Methodology for Estimating Excess Mortality #4 - Normalised Gompertz
Finally attained a robust and reliable model.
For the foundation of this process of modelling see iterations #1 through #3 from here:
In this final iteration, I have settled on a “normalised Gompertz” model. Before, going into a little detail, in essence, it simply forecasts the next unknown point in the series of one age cohort by reference to the average relative change in the same period for the five older cohorts, over the previous five years.
In practice, it requires combining all the five-year integrals into a single Gompertz distribution spanning all ages from 7 to 88, referenced by mortality outcomes in the period Jan 2015 to Feb 2020, i.e. the entire reference data up to the point of the COVID pandemic declaration.
For the exact details, here is the workbook.
For the summary output, here is the Gompertz for a typical age cohort in England & Wales, starting with around 5 deaths in the first month of age 7 (Figure 1):
There were a couple of serendipitous insights from this modelling. The “reckless adolescent” hump is still most apparent (Figure 2):
However, I also discovered a smaller hump for those born in the 1940s (Figure 3):
This is not (entirely) due to cohort size because I modelled relative change and I’m not going to speculate why this should be but suffice to say, that these humps must be taken into consideration when estimating excess mortality.
Moreover, when more data is available, we can further determine if this is only a 1940s thing or a more general situation affecting those who turn 68 until their 75th birthday.
For the limited forecasts of this model (3 years), if it is the former, it is not going to materially affect the overall outcomes.
After production of the normalised Gompertz, the model was further calibrated to the empirical data for each age cohort between Jan-15 and Feb-20 to rescale. Subsequently, excess deaths were calculated in the usual, simple fashion, as the difference between actual deaths from Mar-20 onwards and the deaths estimated by the model.
An example of a single birth year comparison of actual data and model estimate is shown in Figure 4 for those born in 1935 (aged 85 at the start of the pandemic).

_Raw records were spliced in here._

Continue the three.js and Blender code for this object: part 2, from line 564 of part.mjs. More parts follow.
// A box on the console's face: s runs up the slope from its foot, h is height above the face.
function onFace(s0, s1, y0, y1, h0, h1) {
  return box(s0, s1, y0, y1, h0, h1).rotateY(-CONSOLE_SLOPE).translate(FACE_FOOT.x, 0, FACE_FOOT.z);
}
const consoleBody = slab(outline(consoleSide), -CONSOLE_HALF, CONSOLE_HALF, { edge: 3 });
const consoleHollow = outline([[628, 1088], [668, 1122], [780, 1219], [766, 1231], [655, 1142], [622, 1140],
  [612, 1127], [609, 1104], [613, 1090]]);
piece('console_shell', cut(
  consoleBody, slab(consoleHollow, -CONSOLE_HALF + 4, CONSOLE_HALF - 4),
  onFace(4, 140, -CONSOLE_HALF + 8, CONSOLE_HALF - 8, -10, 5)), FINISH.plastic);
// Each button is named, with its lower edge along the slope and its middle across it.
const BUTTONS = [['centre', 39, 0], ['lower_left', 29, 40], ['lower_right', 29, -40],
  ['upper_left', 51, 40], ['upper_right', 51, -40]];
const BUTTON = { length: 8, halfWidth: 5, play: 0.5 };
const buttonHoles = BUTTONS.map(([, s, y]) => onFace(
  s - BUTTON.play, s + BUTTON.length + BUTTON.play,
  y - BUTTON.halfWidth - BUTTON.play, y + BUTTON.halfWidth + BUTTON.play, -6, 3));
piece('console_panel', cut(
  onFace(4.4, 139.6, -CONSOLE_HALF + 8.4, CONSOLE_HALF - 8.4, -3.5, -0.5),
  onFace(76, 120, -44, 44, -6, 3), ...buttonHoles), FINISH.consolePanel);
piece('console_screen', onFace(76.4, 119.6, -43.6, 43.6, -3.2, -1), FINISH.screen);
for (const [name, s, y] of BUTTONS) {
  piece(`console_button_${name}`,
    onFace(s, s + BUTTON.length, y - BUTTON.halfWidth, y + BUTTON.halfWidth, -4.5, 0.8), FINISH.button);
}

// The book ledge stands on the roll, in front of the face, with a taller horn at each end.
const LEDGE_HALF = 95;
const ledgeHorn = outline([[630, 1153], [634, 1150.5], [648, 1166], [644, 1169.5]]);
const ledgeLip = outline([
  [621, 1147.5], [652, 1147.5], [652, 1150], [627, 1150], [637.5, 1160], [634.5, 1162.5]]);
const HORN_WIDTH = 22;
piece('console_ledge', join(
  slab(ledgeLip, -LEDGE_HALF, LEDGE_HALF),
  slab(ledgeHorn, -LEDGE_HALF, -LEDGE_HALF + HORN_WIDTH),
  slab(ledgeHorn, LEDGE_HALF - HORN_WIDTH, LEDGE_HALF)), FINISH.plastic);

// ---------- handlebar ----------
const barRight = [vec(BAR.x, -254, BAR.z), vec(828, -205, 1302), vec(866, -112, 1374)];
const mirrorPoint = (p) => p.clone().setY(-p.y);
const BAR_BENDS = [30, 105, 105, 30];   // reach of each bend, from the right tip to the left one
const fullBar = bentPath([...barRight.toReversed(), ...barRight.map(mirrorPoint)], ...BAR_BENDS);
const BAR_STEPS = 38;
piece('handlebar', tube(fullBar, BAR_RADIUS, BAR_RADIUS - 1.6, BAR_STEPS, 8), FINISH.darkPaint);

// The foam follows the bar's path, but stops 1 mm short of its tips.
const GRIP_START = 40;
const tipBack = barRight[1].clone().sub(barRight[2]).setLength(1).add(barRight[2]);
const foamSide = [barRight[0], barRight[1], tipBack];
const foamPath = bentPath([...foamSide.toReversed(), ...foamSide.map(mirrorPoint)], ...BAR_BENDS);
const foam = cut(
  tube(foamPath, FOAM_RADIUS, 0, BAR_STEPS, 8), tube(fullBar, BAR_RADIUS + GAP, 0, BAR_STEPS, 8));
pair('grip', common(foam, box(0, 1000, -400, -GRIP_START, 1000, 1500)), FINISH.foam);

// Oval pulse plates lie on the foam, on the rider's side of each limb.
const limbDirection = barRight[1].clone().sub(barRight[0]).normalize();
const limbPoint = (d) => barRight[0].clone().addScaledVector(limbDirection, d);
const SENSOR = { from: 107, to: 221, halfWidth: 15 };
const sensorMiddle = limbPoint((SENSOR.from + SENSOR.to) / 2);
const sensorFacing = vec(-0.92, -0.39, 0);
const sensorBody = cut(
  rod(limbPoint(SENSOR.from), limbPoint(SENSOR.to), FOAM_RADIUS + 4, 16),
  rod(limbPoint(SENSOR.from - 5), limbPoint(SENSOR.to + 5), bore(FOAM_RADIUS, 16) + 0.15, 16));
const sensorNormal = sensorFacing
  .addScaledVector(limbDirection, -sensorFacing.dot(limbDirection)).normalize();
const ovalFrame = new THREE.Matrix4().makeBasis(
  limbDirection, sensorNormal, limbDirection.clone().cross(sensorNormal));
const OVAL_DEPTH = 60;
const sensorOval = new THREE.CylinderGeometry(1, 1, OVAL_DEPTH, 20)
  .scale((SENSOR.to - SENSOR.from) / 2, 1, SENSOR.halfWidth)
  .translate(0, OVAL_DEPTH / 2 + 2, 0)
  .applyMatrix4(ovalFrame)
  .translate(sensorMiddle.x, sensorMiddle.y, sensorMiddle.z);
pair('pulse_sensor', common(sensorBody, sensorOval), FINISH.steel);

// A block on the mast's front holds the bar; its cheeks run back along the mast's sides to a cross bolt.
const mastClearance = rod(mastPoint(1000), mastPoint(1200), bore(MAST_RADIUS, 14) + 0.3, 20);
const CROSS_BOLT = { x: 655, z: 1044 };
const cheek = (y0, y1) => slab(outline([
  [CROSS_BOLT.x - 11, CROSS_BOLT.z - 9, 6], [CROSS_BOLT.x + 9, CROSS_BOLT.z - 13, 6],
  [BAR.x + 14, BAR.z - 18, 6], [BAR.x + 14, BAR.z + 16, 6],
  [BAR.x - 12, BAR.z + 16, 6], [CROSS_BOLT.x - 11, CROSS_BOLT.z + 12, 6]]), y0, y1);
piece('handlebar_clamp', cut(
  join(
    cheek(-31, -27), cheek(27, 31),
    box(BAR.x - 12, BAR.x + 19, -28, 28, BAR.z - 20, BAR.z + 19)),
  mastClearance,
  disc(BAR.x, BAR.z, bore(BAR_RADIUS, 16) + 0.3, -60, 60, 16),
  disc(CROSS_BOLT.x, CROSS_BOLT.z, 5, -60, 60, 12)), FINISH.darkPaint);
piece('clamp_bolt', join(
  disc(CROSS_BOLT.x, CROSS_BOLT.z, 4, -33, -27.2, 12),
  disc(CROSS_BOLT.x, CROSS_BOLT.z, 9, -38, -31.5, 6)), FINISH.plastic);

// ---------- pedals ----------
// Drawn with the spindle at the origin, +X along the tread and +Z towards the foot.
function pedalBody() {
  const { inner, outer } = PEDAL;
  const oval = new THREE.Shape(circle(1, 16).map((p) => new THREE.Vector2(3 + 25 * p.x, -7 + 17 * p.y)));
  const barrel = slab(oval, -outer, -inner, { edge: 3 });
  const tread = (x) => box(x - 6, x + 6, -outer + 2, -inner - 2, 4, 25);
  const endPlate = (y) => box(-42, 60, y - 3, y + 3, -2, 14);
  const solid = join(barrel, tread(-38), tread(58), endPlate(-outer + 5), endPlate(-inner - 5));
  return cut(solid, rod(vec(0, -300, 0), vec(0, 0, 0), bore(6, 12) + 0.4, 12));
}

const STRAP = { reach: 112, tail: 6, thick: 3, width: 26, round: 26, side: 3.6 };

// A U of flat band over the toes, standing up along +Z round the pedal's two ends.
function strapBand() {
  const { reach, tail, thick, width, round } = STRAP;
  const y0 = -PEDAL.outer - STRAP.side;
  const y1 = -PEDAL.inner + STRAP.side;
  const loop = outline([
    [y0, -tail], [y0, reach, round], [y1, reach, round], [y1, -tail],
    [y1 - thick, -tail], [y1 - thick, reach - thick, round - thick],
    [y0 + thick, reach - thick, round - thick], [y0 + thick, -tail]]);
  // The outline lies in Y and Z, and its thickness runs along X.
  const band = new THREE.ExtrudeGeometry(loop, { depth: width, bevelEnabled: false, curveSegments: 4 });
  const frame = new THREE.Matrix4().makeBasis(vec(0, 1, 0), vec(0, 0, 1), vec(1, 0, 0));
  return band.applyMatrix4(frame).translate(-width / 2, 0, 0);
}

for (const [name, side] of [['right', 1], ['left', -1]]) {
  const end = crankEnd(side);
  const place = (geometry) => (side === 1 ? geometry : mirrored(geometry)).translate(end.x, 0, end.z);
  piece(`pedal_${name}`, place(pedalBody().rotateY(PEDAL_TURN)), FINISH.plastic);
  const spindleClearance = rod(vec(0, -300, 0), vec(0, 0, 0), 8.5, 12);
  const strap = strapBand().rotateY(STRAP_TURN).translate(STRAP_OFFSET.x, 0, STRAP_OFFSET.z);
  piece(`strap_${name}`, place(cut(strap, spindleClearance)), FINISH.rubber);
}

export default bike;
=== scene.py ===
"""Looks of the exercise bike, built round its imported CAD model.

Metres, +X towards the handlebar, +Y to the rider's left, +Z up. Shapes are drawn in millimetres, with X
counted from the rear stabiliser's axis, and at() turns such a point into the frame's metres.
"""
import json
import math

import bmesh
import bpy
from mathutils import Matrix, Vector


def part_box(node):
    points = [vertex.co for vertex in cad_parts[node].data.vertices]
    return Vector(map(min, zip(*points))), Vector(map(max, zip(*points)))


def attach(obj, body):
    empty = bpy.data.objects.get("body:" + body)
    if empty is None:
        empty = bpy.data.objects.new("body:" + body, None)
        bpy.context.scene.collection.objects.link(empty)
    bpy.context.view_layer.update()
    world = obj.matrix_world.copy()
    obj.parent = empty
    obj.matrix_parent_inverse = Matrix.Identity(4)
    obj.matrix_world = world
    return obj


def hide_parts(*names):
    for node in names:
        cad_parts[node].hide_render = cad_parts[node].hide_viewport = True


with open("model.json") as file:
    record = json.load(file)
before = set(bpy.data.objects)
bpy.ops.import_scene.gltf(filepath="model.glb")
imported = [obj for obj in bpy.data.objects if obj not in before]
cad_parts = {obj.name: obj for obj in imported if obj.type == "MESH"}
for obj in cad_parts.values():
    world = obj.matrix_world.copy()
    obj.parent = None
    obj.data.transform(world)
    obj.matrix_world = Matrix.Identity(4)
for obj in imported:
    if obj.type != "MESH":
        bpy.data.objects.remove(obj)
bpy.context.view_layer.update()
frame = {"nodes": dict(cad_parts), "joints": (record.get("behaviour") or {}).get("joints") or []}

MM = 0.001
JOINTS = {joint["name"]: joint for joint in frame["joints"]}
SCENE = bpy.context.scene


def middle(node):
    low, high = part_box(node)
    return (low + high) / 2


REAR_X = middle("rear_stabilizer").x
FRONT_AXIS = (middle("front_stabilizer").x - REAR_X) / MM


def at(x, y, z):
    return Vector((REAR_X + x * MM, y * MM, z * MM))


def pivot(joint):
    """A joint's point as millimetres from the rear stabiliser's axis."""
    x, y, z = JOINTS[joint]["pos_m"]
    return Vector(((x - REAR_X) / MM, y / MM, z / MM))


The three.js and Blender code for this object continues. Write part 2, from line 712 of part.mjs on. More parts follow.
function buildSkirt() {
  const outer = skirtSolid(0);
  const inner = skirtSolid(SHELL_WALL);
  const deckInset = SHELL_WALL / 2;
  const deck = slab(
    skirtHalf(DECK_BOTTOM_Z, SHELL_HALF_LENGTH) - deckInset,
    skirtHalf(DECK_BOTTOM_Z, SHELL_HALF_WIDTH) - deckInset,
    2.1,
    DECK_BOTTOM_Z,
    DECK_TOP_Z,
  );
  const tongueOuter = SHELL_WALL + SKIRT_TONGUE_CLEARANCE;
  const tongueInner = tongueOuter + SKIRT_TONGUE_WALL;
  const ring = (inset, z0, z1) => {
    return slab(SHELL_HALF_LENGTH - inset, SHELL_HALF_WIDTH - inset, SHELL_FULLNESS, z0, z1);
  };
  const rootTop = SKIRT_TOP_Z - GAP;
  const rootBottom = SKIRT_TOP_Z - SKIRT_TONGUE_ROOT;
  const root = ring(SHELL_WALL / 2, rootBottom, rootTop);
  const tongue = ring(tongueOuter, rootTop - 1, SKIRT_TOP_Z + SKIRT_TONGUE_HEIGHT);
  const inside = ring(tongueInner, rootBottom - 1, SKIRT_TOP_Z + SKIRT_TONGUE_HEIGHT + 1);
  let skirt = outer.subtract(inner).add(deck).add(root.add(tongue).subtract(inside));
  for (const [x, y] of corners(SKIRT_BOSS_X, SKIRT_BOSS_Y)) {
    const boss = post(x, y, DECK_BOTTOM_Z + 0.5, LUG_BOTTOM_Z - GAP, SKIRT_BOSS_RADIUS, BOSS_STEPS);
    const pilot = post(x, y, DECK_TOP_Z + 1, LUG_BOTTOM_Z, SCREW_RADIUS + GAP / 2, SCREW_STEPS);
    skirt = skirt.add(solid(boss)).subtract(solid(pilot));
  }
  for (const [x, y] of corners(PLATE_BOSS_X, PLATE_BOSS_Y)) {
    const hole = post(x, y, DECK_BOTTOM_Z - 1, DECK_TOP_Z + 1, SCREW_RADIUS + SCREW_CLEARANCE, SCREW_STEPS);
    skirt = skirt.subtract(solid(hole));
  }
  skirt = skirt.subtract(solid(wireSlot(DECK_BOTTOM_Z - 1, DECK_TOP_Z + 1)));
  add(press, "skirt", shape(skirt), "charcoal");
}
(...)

It is evidently a very good fit, intuitive, captures the seasonality and age-dependent dynamics well. It is robust, since the exact same model yielded the same quality of results for all age cohorts without any further adjustment:
The results for all ages, aggregated after modelling each year separately as usual, are below - Figure 5 (monthly) and Figure 6 (cumulative with milestones):
As it happens, the overall, final tally is not far off that produced by my original model #1. Nevertheless, the bulletin will be reviewed and revised accordingly, going into detail for each range of birth year cohorts, which are somewhat different, especially in the younger ages.